Amnesty Ukraine challenged its parent organization, saying it had not been allowed any input into the report. Oksana Pokalchuk resigned in protest on Friday.

Every person from the Ukrainian Amnesty office knows that the Russian Federation is responsible for the crimes of aggression against Ukraine. Moreover, a large part of our team are people who personally had to save themselves and loved ones from the war with Russia, leaving everything behind. Some of us have already been displaced or refugees twice.

Other human rights activists, Western diplomats, and Ukrainian officials echoed the criticism.

Amnesty International recognized the issue with the report in its apology:

This does not mean that Amnesty International holds Ukrainian forces responsible for violations committed by Russian forces, nor that the Ukrainian military is not taking adequate precautions elsewhere in the country.

We must be very clear: Nothing we documented Ukrainian forces doing in any way justifies Russian violations.


Two more ships have departed from Ukraine’s Black Sea ports.

The Sacura sailed from Yuzni with 11,000 tons of soybeans for Italy. The Arizona left Chernomorsk with 48,458 tons of corn to Iskenderun in southern Turkey.

Ten ships have now sailed — carrying grains, foodstuffs, and oil — since the July 22 deal lifting the Russian blockade of the ports.

ORIGINAL ENTRY: UN Secretary General António Guterres has called for access by international inspectors to the Russian-occupied Zaporizhzhia nuclear complex in southern Ukraine.

Guterres’ call was made on Sunday after reports that Russia has not only used the nuclear plant, the largest in Europe as a military base but has damaged electrical lines and facilities with its shelling.

“Any attack to a nuclear plant is a suicidal thing,” Guterres told a news conference in Japan on Monday. “We fully support the IAEA [International Atomic Energy Agency] in all their efforts in relation to create the conditions of stabilization of the plant.”

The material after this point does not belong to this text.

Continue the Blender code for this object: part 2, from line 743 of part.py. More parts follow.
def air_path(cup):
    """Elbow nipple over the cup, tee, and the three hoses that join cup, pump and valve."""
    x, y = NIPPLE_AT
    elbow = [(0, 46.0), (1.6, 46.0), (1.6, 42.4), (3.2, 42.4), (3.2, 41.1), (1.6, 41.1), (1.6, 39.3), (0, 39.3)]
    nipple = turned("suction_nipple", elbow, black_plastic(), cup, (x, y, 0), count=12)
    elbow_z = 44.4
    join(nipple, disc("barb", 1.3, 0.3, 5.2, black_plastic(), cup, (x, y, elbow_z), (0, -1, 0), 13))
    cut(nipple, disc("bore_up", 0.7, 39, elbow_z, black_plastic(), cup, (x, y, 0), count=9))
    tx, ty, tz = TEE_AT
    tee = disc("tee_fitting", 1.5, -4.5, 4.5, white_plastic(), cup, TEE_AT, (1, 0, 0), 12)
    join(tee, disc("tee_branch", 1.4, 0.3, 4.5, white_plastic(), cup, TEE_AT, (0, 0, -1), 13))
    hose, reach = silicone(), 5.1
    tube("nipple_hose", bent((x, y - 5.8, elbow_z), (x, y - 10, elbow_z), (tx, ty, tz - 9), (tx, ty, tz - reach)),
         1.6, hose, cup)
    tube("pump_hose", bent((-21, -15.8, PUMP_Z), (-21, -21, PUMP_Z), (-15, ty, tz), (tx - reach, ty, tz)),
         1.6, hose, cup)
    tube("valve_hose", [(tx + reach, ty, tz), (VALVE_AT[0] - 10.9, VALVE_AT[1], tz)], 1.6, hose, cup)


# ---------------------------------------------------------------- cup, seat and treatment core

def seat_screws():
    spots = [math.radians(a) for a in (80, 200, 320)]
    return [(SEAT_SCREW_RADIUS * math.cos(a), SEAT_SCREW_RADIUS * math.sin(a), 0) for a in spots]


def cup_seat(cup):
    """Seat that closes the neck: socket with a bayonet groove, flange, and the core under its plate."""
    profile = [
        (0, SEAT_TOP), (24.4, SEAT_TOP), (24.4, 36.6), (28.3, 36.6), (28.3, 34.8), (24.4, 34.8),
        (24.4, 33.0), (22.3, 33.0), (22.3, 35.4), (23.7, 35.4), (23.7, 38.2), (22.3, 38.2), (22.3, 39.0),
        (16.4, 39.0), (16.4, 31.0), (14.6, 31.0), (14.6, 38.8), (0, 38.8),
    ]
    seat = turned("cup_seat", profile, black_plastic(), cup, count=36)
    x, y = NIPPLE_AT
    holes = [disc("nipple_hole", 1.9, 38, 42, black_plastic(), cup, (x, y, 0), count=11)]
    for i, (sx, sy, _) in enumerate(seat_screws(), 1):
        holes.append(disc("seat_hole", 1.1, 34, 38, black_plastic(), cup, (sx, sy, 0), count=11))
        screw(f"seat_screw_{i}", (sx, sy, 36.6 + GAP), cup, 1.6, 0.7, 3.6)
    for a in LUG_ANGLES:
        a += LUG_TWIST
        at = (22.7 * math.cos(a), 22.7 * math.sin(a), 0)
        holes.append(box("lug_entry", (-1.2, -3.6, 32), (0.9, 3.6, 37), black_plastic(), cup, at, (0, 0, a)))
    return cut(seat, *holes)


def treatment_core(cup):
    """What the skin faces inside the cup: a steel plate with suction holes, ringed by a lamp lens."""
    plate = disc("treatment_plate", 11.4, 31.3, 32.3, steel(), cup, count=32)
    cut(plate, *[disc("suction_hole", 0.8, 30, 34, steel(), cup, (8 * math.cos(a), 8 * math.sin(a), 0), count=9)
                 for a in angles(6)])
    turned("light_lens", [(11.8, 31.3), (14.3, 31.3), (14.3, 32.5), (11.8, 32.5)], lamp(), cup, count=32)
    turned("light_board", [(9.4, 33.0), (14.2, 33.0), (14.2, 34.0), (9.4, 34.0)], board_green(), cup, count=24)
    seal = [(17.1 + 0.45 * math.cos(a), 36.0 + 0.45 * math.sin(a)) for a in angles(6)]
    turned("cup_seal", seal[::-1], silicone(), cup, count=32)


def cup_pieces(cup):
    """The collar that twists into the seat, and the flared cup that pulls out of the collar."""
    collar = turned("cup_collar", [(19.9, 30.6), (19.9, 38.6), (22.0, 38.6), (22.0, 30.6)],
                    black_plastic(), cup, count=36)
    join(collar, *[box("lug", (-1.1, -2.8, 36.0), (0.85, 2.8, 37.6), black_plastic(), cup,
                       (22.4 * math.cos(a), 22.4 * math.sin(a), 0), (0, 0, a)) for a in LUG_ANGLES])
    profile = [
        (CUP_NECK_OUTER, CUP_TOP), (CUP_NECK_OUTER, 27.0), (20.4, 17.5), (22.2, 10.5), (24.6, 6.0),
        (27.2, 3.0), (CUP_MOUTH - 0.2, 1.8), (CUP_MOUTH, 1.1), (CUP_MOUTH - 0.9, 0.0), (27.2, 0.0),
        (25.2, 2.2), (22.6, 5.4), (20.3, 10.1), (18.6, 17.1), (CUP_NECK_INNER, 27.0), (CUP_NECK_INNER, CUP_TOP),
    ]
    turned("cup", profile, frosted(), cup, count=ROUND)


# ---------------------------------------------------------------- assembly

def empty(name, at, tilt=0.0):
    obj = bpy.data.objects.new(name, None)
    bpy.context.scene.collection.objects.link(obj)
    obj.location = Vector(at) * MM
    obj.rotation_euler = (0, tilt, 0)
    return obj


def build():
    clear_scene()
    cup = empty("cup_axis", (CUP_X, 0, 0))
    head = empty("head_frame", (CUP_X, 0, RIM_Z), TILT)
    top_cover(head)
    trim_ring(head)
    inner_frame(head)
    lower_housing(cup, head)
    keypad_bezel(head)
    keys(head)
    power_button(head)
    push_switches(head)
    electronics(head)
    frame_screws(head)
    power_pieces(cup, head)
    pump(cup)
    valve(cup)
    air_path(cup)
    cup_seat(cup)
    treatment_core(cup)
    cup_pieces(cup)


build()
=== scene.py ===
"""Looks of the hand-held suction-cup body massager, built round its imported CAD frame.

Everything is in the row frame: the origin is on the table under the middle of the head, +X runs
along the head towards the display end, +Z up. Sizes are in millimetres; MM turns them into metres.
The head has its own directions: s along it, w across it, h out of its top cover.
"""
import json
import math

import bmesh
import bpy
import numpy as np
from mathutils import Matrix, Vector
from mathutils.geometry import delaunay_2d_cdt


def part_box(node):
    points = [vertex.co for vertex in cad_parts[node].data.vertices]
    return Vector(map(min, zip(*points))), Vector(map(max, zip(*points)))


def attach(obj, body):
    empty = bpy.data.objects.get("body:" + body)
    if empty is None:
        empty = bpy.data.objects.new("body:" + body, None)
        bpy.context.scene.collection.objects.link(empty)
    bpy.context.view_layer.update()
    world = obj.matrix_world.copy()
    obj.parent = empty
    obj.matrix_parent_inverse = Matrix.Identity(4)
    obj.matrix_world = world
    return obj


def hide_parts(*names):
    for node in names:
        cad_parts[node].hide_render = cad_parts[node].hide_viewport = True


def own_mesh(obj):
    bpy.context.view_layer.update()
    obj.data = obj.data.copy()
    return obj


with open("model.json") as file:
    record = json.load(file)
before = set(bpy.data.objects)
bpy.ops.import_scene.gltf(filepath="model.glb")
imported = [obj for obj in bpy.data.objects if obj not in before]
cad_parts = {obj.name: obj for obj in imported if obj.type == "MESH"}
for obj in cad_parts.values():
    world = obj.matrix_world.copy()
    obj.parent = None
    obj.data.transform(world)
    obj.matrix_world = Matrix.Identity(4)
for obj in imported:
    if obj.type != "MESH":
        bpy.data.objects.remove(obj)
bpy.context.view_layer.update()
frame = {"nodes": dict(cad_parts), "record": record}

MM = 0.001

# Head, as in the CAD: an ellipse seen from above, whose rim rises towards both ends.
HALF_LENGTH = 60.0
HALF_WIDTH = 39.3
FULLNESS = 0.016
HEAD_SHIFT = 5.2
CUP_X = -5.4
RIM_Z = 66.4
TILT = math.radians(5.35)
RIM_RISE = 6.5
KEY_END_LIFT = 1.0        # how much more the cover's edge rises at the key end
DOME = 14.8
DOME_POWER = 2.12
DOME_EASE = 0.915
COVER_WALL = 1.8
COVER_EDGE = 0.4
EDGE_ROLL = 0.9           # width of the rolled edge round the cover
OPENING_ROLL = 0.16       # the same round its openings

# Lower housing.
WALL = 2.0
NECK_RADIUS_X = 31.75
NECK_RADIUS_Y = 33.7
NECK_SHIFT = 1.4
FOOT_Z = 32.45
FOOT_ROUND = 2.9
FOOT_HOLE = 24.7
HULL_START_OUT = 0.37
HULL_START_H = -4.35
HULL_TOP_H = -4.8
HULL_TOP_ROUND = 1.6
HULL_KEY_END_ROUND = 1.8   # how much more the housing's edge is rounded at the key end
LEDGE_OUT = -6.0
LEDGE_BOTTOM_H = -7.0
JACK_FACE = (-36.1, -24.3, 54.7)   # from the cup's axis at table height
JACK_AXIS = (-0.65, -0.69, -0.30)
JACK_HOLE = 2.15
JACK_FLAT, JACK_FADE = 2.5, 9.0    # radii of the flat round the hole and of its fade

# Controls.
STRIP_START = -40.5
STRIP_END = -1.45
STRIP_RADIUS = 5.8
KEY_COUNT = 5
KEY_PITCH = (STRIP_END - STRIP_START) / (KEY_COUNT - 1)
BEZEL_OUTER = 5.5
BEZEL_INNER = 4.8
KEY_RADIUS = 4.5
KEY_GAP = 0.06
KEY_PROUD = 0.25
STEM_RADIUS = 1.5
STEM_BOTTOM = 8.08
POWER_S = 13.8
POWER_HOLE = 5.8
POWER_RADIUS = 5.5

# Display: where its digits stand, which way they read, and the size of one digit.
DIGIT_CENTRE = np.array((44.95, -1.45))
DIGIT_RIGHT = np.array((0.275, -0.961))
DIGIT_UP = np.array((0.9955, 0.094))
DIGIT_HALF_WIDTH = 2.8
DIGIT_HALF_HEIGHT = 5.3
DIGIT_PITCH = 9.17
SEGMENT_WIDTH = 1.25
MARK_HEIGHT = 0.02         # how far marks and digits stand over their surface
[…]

Ukraine President Volodymyr Zelenskiy, in his nightly address to the nation, summarized his conversation with European Council President Charles Michel:

There is no such nation in the world that can feel safe when a terrorist state fires at a nuclear plant. God forbid, if something irreparable happens, no one will stop the wind that will spread the radioactive contamination.

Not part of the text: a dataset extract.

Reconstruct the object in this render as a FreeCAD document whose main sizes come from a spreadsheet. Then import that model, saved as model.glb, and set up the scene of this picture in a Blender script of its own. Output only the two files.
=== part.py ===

Therefore, a principled response of the international community to these Russian attacks…is needed right now.

On Saturday, Zelenskiy has called for new sanctions against Russia over the “global threat” from its occupation of Zaporizhzhia.

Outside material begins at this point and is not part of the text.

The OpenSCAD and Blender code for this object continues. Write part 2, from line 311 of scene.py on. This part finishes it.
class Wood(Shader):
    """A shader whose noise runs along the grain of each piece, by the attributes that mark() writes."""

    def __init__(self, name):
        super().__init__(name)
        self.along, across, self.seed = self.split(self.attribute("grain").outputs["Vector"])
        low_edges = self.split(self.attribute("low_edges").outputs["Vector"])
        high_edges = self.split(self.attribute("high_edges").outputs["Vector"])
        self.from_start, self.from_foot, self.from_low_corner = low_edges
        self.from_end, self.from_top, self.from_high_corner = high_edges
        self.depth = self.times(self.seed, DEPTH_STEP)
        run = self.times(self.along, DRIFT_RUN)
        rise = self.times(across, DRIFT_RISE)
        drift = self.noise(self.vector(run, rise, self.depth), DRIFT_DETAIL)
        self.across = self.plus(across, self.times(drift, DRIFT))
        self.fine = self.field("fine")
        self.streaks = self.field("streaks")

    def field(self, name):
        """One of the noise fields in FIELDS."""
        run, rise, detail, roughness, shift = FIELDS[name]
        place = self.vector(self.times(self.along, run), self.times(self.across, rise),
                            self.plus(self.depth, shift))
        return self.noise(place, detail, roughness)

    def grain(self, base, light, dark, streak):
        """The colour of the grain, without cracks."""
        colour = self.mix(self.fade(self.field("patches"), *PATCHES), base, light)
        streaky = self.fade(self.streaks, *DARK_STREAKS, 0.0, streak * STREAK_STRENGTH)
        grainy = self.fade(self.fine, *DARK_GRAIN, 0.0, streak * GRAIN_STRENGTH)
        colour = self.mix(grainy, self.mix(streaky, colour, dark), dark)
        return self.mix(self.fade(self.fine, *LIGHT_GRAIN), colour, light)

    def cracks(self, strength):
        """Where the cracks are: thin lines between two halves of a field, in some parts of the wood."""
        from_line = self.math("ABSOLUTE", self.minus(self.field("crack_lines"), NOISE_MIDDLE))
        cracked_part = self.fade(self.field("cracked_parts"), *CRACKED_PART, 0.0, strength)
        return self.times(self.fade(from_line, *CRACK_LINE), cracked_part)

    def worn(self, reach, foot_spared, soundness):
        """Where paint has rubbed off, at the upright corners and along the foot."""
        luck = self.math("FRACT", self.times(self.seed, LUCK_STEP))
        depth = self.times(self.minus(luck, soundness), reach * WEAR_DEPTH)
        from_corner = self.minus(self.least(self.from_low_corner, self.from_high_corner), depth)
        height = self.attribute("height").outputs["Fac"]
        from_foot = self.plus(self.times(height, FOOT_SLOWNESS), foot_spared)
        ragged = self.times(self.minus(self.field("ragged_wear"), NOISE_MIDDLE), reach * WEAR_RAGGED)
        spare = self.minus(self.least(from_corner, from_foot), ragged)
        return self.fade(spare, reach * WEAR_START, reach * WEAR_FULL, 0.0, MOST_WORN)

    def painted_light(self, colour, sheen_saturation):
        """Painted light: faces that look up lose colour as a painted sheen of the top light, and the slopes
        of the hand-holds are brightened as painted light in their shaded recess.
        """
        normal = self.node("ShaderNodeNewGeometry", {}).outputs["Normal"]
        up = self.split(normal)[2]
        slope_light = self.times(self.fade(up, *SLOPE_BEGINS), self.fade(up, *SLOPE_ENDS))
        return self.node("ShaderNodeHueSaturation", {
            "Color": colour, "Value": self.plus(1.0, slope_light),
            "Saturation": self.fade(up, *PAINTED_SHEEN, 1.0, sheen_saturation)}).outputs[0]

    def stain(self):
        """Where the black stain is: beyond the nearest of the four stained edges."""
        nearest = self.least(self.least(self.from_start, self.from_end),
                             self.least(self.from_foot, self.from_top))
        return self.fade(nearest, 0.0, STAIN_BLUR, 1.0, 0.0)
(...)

Ukraine’s State-run nuclear operator Energoatom said on Friday that the Russian military carried out three strikes on the site of the plant, destroying electrical transmission lines and damaging an auxiliary building near a reactor.

The Ukraine military says Russian forces at the site are involved in the regular bombardment of Nikopol, to the west across the Dnipro River. UK military intelligence assessed on Friday morning that Russian troops “have likely undermined the security” of the plant by using it as a base.

Russian and Russian-proxy officials insist that it is Ukrainian forces who carried out Friday’s attacks, despite Kyiv’s assurances that it will not challenge Russian use of the nuclear complex as a shield.